_WHAT YOU WILL DO_
Return, exactly as written, the run of lines that begins at the line containing "for (side = SIDES)" and ends at the line containing "for body, nodes". Nothing outside that run belongs in the answer.

(Records with modeling code)

....

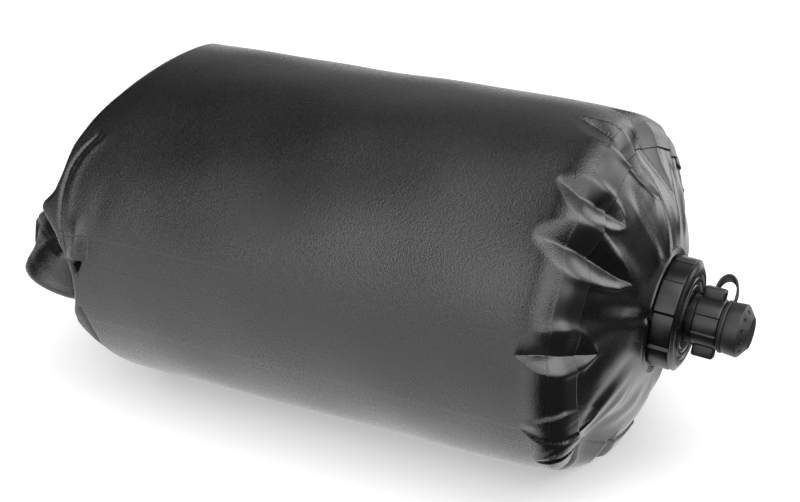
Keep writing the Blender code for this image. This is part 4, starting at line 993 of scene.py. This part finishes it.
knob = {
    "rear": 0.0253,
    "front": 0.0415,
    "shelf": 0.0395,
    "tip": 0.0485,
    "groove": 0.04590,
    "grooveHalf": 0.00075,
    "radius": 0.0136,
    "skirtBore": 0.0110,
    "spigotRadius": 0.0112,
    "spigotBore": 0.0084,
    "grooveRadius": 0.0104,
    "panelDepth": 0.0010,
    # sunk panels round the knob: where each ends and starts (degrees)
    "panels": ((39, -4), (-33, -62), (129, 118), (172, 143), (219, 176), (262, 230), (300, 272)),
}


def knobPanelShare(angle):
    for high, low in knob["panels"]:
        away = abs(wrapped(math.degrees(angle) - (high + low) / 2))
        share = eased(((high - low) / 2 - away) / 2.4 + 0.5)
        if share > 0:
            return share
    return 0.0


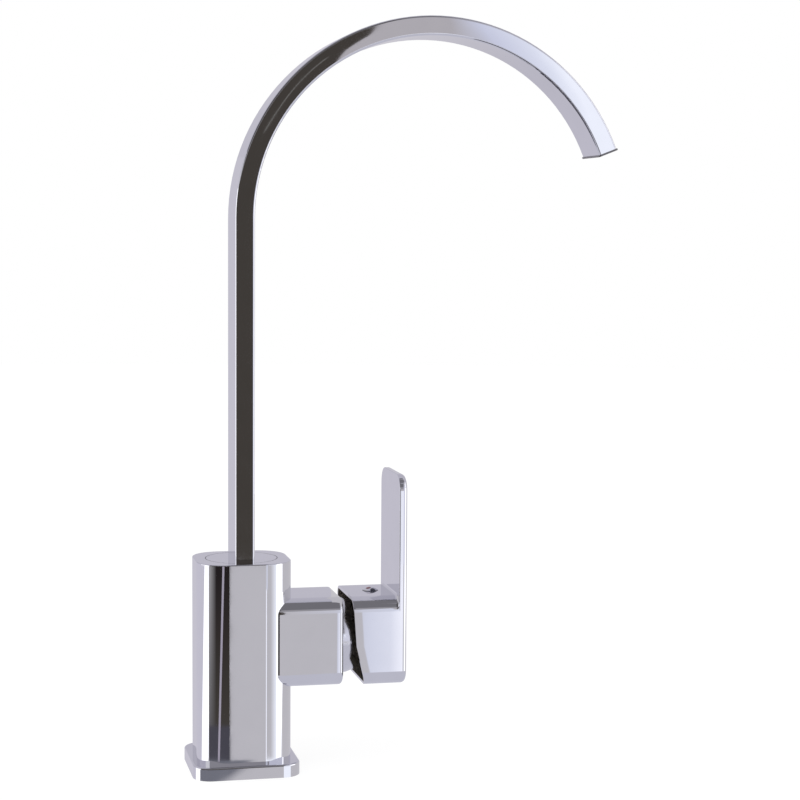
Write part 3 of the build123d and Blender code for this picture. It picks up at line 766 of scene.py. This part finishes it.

....

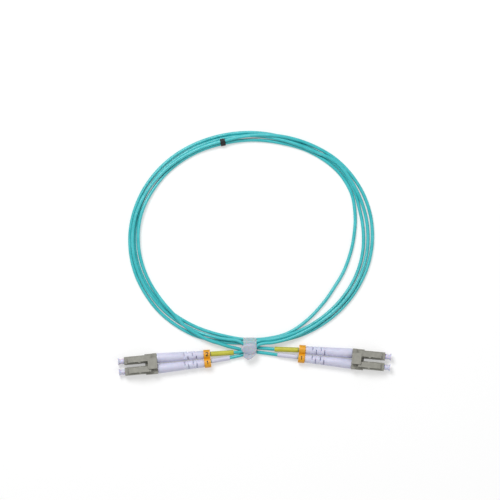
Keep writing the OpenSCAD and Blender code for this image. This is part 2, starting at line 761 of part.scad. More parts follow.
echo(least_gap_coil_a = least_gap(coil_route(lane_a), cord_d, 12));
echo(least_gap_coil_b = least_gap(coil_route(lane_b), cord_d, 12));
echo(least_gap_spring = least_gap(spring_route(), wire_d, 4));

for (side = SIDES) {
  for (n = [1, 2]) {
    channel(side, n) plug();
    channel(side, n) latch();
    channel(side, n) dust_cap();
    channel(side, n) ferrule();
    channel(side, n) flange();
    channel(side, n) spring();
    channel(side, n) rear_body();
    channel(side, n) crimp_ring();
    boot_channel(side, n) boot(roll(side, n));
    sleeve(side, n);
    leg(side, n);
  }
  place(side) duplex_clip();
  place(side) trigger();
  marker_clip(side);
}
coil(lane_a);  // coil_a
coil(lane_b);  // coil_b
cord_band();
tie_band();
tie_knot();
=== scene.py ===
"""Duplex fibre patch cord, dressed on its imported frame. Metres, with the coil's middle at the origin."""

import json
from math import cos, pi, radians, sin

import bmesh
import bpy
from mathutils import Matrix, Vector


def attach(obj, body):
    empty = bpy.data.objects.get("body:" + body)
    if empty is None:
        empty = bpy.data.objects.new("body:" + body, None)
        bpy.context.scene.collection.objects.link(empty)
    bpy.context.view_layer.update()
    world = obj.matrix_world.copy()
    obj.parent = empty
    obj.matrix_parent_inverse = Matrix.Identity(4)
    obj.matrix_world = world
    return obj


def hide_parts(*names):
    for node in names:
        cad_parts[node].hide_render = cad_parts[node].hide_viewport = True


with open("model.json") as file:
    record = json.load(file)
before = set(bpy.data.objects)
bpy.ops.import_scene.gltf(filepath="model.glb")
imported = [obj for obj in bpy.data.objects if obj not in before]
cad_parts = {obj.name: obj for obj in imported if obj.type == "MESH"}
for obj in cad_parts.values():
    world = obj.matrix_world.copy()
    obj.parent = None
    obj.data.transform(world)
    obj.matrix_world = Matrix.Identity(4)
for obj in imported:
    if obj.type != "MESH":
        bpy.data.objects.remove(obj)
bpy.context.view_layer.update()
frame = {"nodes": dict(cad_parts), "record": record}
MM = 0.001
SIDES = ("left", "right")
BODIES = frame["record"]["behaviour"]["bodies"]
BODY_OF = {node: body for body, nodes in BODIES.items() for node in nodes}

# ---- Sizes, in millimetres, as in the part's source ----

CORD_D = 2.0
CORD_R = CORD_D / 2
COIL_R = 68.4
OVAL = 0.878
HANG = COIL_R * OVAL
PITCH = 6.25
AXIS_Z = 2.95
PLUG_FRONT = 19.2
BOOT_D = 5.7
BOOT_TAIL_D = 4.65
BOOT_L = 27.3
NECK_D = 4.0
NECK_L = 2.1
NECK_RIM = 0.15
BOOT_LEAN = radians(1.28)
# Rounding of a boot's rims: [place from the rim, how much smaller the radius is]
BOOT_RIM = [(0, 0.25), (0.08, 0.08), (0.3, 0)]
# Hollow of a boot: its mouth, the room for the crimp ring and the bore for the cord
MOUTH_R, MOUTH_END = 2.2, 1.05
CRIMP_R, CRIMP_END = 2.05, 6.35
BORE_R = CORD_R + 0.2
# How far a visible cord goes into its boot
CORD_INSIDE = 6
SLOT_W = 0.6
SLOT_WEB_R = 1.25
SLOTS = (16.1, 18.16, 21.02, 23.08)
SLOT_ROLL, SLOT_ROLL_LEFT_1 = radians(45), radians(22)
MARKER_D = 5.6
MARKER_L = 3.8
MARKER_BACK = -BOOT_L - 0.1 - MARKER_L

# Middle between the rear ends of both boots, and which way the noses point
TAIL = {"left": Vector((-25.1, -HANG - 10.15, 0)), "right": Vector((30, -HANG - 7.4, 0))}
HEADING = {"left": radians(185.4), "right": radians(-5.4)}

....

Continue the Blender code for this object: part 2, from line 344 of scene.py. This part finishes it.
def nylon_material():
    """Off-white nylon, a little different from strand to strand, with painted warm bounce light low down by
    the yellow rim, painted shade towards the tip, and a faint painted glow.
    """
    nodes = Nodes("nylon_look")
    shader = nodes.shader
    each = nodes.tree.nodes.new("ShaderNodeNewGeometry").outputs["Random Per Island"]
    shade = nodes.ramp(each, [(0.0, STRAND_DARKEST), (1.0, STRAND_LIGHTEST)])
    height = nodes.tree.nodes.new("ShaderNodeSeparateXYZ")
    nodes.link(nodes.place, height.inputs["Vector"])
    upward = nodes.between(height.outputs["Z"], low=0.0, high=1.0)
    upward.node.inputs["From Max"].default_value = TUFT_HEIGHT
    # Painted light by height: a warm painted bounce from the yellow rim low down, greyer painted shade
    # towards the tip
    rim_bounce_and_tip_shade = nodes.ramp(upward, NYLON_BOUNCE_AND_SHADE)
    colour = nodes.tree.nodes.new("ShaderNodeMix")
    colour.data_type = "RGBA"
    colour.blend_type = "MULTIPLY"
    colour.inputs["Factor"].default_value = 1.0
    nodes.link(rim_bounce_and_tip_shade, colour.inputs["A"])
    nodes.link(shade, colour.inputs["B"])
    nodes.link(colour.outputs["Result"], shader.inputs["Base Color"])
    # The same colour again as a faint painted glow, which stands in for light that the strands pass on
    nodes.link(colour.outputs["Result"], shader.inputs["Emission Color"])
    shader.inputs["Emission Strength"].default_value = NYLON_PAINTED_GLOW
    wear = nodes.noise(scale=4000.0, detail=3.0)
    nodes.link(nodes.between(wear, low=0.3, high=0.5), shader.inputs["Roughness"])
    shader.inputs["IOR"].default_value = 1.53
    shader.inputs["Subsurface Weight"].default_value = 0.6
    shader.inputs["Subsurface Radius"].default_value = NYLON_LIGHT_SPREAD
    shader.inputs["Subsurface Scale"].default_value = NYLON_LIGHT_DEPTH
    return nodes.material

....

_TASK RESULT_
for (side = SIDES) {
  for (n = [1, 2]) {
    channel(side, n) plug();
    channel(side, n) latch();
    channel(side, n) dust_cap();
    channel(side, n) ferrule();
    channel(side, n) flange();
    channel(side, n) spring();
    channel(side, n) rear_body();
    channel(side, n) crimp_ring();
    boot_channel(side, n) boot(roll(side, n));
    sleeve(side, n);
    leg(side, n);
  }
  place(side) duplex_clip();
  place(side) trigger();
  marker_clip(side);
}
coil(lane_a);  // coil_a
coil(lane_b);  // coil_b
cord_band();
tie_band();
tie_knot();
=== scene.py ===
"""Duplex fibre patch cord, dressed on its imported frame. Metres, with the coil's middle at the origin."""

import json
from math import cos, pi, radians, sin

import bmesh
import bpy
from mathutils import Matrix, Vector


def attach(obj, body):
    empty = bpy.data.objects.get("body:" + body)
    if empty is None:
        empty = bpy.data.objects.new("body:" + body, None)
        bpy.context.scene.collection.objects.link(empty)
    bpy.context.view_layer.update()
    world = obj.matrix_world.copy()
    obj.parent = empty
    obj.matrix_parent_inverse = Matrix.Identity(4)
    obj.matrix_world = world
    return obj


def hide_parts(*names):
    for node in names:
        cad_parts[node].hide_render = cad_parts[node].hide_viewport = True


with open("model.json") as file:
    record = json.load(file)
before = set(bpy.data.objects)
bpy.ops.import_scene.gltf(filepath="model.glb")
imported = [obj for obj in bpy.data.objects if obj not in before]
cad_parts = {obj.name: obj for obj in imported if obj.type == "MESH"}
for obj in cad_parts.values():
    world = obj.matrix_world.copy()
    obj.parent = None
    obj.data.transform(world)
    obj.matrix_world = Matrix.Identity(4)
for obj in imported:
    if obj.type != "MESH":
        bpy.data.objects.remove(obj)
bpy.context.view_layer.update()
frame = {"nodes": dict(cad_parts), "record": record}
MM = 0.001
SIDES = ("left", "right")
BODIES = frame["record"]["behaviour"]["bodies"]
BODY_OF = {node: body for body, nodes in BODIES.items() for node in nodes}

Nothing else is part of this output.